There’s a bunch of stuff at the beginning about a primordial race called Dark Elves who want to use a powerful energy source called Aether to bring back the ancient darkness, but they are defeated by warriors from Asgard and imprisoned, with the Aether buried so deep that it is thought unfindable. Of course, it isn’t, and Thor’s sweetheart astrophysicist Jane Foster (Natalie Portman) back on Earth somehow becomes infused with it when…well, there’s too much craziness to go into the details.

For a couple of years Jane has been waiting in London for Thor to return to her, but he’s been off saving other worlds, and his evil brother Loki (Tom Hiddleston) is locked up, and…Suffice it to say that to save Earth from the newly risen Dark Elves led by Malekith (Christopher Eccleston), a nasty villain surpassed in this category only by Hannibal Lector, our hero (Chris Hemsworth), needs more than his boomerang hammer. Fortunately he has the help of semi-mad scientist Erik Selvig (Stellan Skarsgärd) who seems to work best clad only in his underwear, and, of course, Jane and her two interns who run around England’s picturesque Greenwich trying to get a contraption the scientist has invented that can wipe out the invading hordes.

I will say that there are some nice touches of humor to all the ponderous fights and mythological mumbo jumbo (compare Marvel’s mythology about darkness to that of Genesis). In Jane’s apartment Thor hangs up his hammer on her coat rack as casually as if it were an umbrella, and shape shifter Loki in one sequence turns himself into Captain America. Also it was good to see Anthony Hopkins as one-eyed King Odin and Rene Russo as the very queenly Frigga, mother of both Thor and Loki.

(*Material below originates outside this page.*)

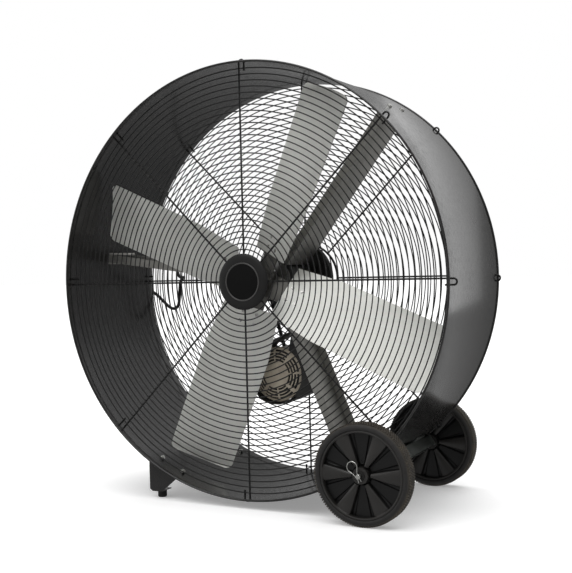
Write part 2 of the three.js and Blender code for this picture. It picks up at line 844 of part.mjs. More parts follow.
// A folded leg: a face plate from the wall to the pad, a side, a flange on the wall and a foot tab.
function footBracket(side) {
  const seat = wallRadius + gap;
  const steps = 6;
  const edge = Array.from({ length: steps + 1 }, (_, i) => {
    const x = footTopLeft + (i * (footTopRight - footTopLeft)) / steps;
    return [x, wallHeight(x, seat)];
  });
  const under = edge.map(([x, z]) => [x, z - footSheet]).reverse();
  const bottom = padTop + gap;
  const left = footX - padRadius - 4;
  const right = footX + padRadius + 2;
  const [near, far] = [footY - footWidth / 2, footY + footWidth / 2];
  const spanY = (from, to) => (side < 0 ? [-to, -from] : [from, to]);
  const face = [...edge, [right, bottom], [left, bottom], [footTopLeft, bottom + 6]];
  const sidePlate = [
    edge[0],
    [footTopLeft + footSheet, wallHeight(footTopLeft + footSheet, seat)],
    [footTopLeft + footSheet, bottom + 6],
    [left + footSheet, bottom],
    [left, bottom],
    [footTopLeft, bottom + 6],
  ];
  const tab = [[left, bottom], [right, bottom], [right, bottom + footSheet],
    [left, bottom + footSheet]];
  const leg = join([
    plateXZ(face, ...spanY(far - footSheet, far)),
    plateXZ([...edge, ...under], ...spanY(near, far)),
    plateXZ(sidePlate, ...spanY(near, far)),
    plateXZ(tab, ...spanY(near, far)),
  ].map(solid));
  const holes = footAngles.map((angle) =>
    boltHole(wallRadius - 9, rimRadius + 12, side * footBoltY, angle));
  return cut(leg, holes);
}

function footPad(side) {
  const pad = new THREE.CylinderGeometry(padRadius, padRadius - 1, padHeight, 20)
    .rotateX(Math.PI / 2)
    .translate(footX, side * footY, padTop - padHeight / 2);
  return solid(pad);
}

// ---- switch box and lead ----
const boxSeat = wallRadius + gap;

// A hollow box on two ears, with the screws that hold it to the wall, on the +X side.
function switchBox() {
  const [from, to] = [boxMiddleY - boxLength / 2, boxMiddleY + boxLength / 2];
  const half = boxWidth / 2;
  const shell = box(boxSeat, boxSeat + boxHeight, from, to, -half, half);
  const ears = box(boxSeat, boxSeat + boxSheet, from - boxEar, to + boxEar, -12, 12);
  const hollow = box(boxSeat - 1, boxSeat + boxHeight - boxSheet, from + boxSheet, to - boxSheet,
    -half + boxSheet, half - boxSheet);
  const stemHole = new THREE.CylinderGeometry(5, 5, 2 * boxHeight, 12)
    .rotateZ(Math.PI / 2)
    .translate(boxSeat + boxHeight, boxMiddleY, 0);
  const holes = boxBoltY.map((y) => boltHole(boxSeat - 9, boxSeat + 12, y, 0));
  const seat = boxSeat + boxSheet - 0.5;
  const screws = boxBoltY.map((y) =>
    placed(bolt(seat, seat - innerFlat + gap), new THREE.Matrix4().makeTranslation(0, y, 0)));
  const [outside, added, inside, drill] = [shell, ears, hollow, stemHole].map(solid);
  return join([cut(join([outside, added]), [inside, drill, ...holes]), ...screws]);
}

const knobSeat = boxSeat + boxHeight;

// A pointer knob on a stem that goes down into the box, on the +X side.
function switchKnob() {
  const stem = new THREE.CylinderGeometry(4.4, 4.4, boxHeight - 6, 10)
    .rotateZ(Math.PI / 2)
    .translate(knobSeat - boxHeight / 2 + 6, boxMiddleY, 0);
  const cap = new THREE.CylinderGeometry(knobRadius, knobRadius + 1, knobHeight / 2, 20)
    .rotateZ(-Math.PI / 2)
    .translate(knobSeat + gap + knobHeight / 4, boxMiddleY, 0);
  const grip = box(knobSeat + 1, knobSeat + knobHeight,
    boxMiddleY - knobRadius + 2, boxMiddleY + knobRadius, -3.5, 3.5);
  return join([stem, cap, grip].map(solid));
}

// A gland along -Z from a flat seat: nut, thread and tapered nose.
function gland() {
  const outline = [
    [0, 0],
    [glandRadius, 0],
    [glandRadius, glandLength / 2],
    [glandRadius - 1.5, glandLength / 2],
    [leadRadius + 1.5, glandLength],
    [0, glandLength],
  ];
  return turned(outline, 12);
}

const leadHeight = boxSeat + boxHeight / 2;
const glandAside = boxWidth / 2 + gap;

// On the box's side, with the box on the +X side.
function boxGland(side) {
  const turn = new THREE.Matrix4().makeTranslation(leadHeight, boxMiddleY, side * glandAside);
  turn.multiply(new THREE.Matrix4().makeRotationX((side * Math.PI) / 2));
  return placed(gland(), turn);
}

const motorGlandAngle = 128;
const motorGlandY = 92;

// On the motor's side, in the motor's own frame.
function motorGland() {
  const turn = new THREE.Matrix4().makeRotationY(-motorGlandAngle * degrees);
  turn.multiply(new THREE.Matrix4().makeTranslation(motorRadius - 1, motorGlandY, 0));
  turn.multiply(new THREE.Matrix4().makeRotationZ(-Math.PI / 2));
  return placed(gland(), turn);
}

// From the switch box up the wall, over the rear rim, in a slack loop to the rear guard's left
// spoke, through the guard, along the left arm and down to the motor.
function leadRoute() {
  const start = glandAside + glandLength + 2 * gap;
  const [boxX, boxZ] = armFrame(leadHeight, -start, boxAngle);
  const [nextX, nextZ] = armFrame(leadHeight, -start - leadRadius, boxAngle);
  const reach = motorRadius + glandLength - 1 + gap;
  const [endX, endZ] = polar(reach, motorGlandAngle);
  const [beforeX, beforeZ] = polar(reach + leadRadius, motorGlandAngle);
  const behindArm = armRear + leadRadius + 3 * gap;
  return [
    [boxX, boxMiddleY, boxZ],
    [nextX, boxMiddleY, nextZ],
    [-562, 129, -140],
    [-562.5, 131, -116],
    [-563.5, 138, -86],
    [-566, 151, -60],
    [-568.5, 168, -42],
    [-569.3, 188, -34],
    [-569.3, 204, -33],
    [-564, 216, -36],
    [-552, 221, -45],
    [-534, 221, -60],
    [-513, 218, -76],
    [-494, 215, -86.5],
    [-477, 213, -87],
    [-466, 212, -77],
    [-461, 211, -58],
    [-458, 210, -34],
    [-454, 208, -12],
    [-447, 206, 3],
    [-437, 203, 8.5],
    [-433, 195, 10],
    [-432.6, 186, 10.5],
    [-432, 176, 12],
    [-428, 161, 18],
    [-419, 143, 31],
    [-407, 125, 43],
    [-391, 114.5, 50],
    [-370, behindArm, 48.7],
    [-325, behindArm, 42.8],
    [-280, behindArm, 36.9],
    [-235, behindArm, 31],
    [-198, behindArm, 26],
    [-168, behindArm, 18],
    [-146, behindArm, 2],
    [-131, behindArm - 1, -24],
    [-119, 106, -56],
    [-110, 102, -92],
    [-102, 98, -124],
    [-90, 94, -150],
    [-75, 92.5, -168],
    [motorX + beforeX, motorGlandY, motorZ + beforeZ],
    [motorX + endX, motorGlandY, motorZ + endZ],
  ].map((place) => new THREE.Vector3(...place));
}

function motorLead() {
  const steps = 70;
  const curve = new THREE.CatmullRomCurve3(leadRoute(), false, "centripetal");
  return wire(curve.getSpacedPoints(steps), leadRadius, 6);
}

// ---- assembly ----
function boltSet(name, seat, grip, places) {
  return places.map(([y, angle], i) => {
    const mesh = part(`${name}_${i + 1}`, bolt(seat, grip), "zinc");
    mesh.position.y = y;
    mesh.rotation.y = -angle * degrees;
    return mesh;
  });
}

const drum = new THREE.Group();
drum.position.z = axisHeight;
drum.add(
  part("drum_shell", drumShell(), "blackPaint"),
  part("front_guard", frontGuard(), "blackWire"),
  part("rear_guard", rearGuard(), "blackWire"),
  part("guard_badge", guardBadge(), "darkPlastic"),
);
armAngles.forEach((angle, i) => {
  const arm = part(`spider_arm_${i + 1}`, spiderArm(), "galvanised");
  arm.rotation.y = -angle * degrees;
  drum.add(arm);
});
drum.add(
  part("bearing_carrier", bearingCarrier(), "castIron"),
  part("front_bearing", bearing(false), "steel"),
  part("rear_bearing", bearing(true), "steel"),
  part("motor_cradle", motorCradle(), "castIron"),
  part("motor_pad", motorPad(), "rubber"),
  part("drive_belt", driveBelt(), "rubber"),
);

const fan = new THREE.Group();
fan.add(
  part("fan_shaft", rod(shaftRadius, shaftFront, shaftRear, 16), "steel"),
  part("fan_hub", fanHub(), "galvanised"),
  part("fan_pulley", fanPulley, "castIron"),
);
for (let i = 0; i < bladeCount; i += 1) {
  fan.add(part(`blade_${i + 1}`, blade(bladeAngle + (i * 360) / bladeCount), "aluminium"));
}

const motor = new THREE.Group();
motor.position.set(motorX, 0, motorZ);
const motorShaftFront = motorFront + motorLength / 2 + 2;
motor.add(
  part("motor_housing", motorHousing(), "motorPaint"),
  part("motor_front_bell", motorFrontBell(), "motorPaint"),
  part("motor_rear_bell", motorRearBell(), "motorPaint"),
  part("motor_shaft", rod(motorShaftRadius, motorShaftFront, pulleyRear + 4, 16), "steel"),
  part("motor_pulley", motorPulley, "castIron"),
);

const undercarriage = new THREE.Group();
undercarriage.position.set(axleX, 0, axleZ);
undercarriage.add(part("wheel_axle", wheelAxle(), "zinc"));
[["front", -1], ["rear", 1]].forEach(([end, side]) => {
  const rim = part(`${end}_wheel_rim`, wheelRim(), "blackPlastic");
  const rubber = part(`${end}_wheel_tyre`, tyre(), "rubber");
  rim.position.y = side * wheelMiddleY;
  rubber.position.y = side * wheelMiddleY;
  const washerY = wheelMiddleY + wheelWidth / 2 + gap + washerThickness / 2;
  undercarriage.add(
    rim,
    rubber,
    part(`${end}_washer`, washer(side * washerY), "blackPlastic"),
    part(`${end}_axle_clip`, axleClip(side * clipY), "zinc"),
  );
  drum.add(
    part(`${end}_axle_bush`, axleBush(side > 0), "blackPlastic"),
    part(`${end}_foot_bracket`, footBracket(side), "blackPaint"),
    part(`${end}_foot_pad`, footPad(side), "rubber"),
  );
});
const carrier = new THREE.Group();
carrier.rotation.y = -axleAngle * degrees;
carrier.add(
  part("axle_carrier", axleCarrier(), "galvanised"),
  part("front_saddle", carrierSaddle(-saddleY), "galvanised"),
  part("rear_saddle", carrierSaddle(saddleY), "galvanised"),
);
drum.add(carrier);

const seats = {
  arm: wallRadius + gap,
  foot: wallRadius + footSheet + 2 * gap,
  carrier: barInner + carrierBarSheet + gap,
};
const armGrip = seats.arm - (armOuter - armSheet - gap);
drum.add(
  ...boltSet("arm_bolt", seats.arm, armGrip,
    armAngles.flatMap((angle) => armBoltY.map((y) => [y, angle]))),
  ...boltSet("foot_bolt", seats.foot, seats.foot - innerFlat + gap,
    footAngles.flatMap((angle) => [[-footBoltY, angle], [footBoltY, angle]])),
  ...boltSet("carrier_bolt", seats.carrier, seats.carrier - innerFlat + gap,
    [[-saddleY, axleAngle], [saddleY, axleAngle]]),
);
const control = new THREE.Group();
control.rotation.y = -boxAngle * degrees;
control.add(
  part("switch_box", switchBox(), "blackPlastic"),
  part("switch_knob", switchKnob(), "blackPlastic"),
  part("lead_gland", boxGland(-1), "blackPlastic"),
  part("mains_gland", boxGland(1), "blackPlastic"),
);
drum.add(part("motor_lead", motorLead(), "rubber"), control, fan, motor, undercarriage);

const drumFan = new THREE.Group();
drumFan.add(drum);

export default drumFan;
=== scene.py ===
import math

import bmesh
import bpy
from mathutils import Matrix, Vector


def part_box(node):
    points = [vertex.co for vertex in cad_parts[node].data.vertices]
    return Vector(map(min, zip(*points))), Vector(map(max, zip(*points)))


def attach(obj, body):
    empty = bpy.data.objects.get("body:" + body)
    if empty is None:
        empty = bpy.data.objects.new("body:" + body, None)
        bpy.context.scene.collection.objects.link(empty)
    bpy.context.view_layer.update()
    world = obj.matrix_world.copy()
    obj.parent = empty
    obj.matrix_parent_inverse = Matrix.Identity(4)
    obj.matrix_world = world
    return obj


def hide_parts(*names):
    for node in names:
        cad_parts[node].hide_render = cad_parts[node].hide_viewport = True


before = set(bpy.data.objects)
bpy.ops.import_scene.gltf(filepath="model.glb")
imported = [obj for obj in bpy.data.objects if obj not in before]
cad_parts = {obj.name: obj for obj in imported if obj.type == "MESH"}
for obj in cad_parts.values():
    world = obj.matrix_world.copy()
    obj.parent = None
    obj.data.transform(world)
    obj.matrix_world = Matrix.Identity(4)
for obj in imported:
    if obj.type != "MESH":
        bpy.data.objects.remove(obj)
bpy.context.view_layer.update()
print("frame loaded:", len(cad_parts), "nodes")

mm = 0.001
drumLow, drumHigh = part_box("drum_shell")
axisZ = (drumLow.z + drumHigh.z) / 2
rimRadius = (drumHigh.x - drumLow.x) / 2
rimY = drumHigh.y
wallRadius = rimRadius - 4 * mm
innerRadius = wallRadius - 1.6 * mm


def polar(radius, degrees):
    return radius * math.cos(math.radians(degrees)), radius * math.sin(math.radians(degrees))


def addNode(tree, kind, inputs=None, **settings):
    node = tree.nodes.new(kind)
    for key, value in settings.items():
        setattr(node, key, value)
    for key, value in (inputs or {}).items():
        socket = node.inputs[key]
        if isinstance(value, bpy.types.NodeSocket):
            tree.links.new(value, socket)
        else:
            socket.default_value = value
    return node


def mathNode(tree, operation, first, second):
    return addNode(tree, "ShaderNodeMath", {0: first, 1: second}, operation=operation).outputs[0]


# Camera and light
camera = {
    "at": (1.3215, -2.430, 0.6275),
    "forward": (-0.46889, 0.88297, -0.02216),
    "up": (0.01226, 0.03159, 0.99942),
    "focalPixels": 1010,
    "photoHeight": 573,
    "sensor": 36.0,
}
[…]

Were I a 12 or 13 year-old, I probably would have enjoyed the spectacular special effects, the cool mixing of medieval swords and axes (and of course the Hammer) with laser guns and space ships, and a gorgeous armor clad babe bashing in the heads of evil warriors, but I’ve been going to the movies for too long and have seen this sort of thing over and over again to be able to enjoy it much—unless it is a story by Tolkien or C.S. Lewis. Within 5 minutes of the closing credits of this thing I was down the hall totally immersed in Robert Redford’s marvelous survival tale All Is Lost, probably made with a budget that might just cover the catering and limousine service of director Alan Taylor’s megamess. Now there is a film with a real hero in a believable situation!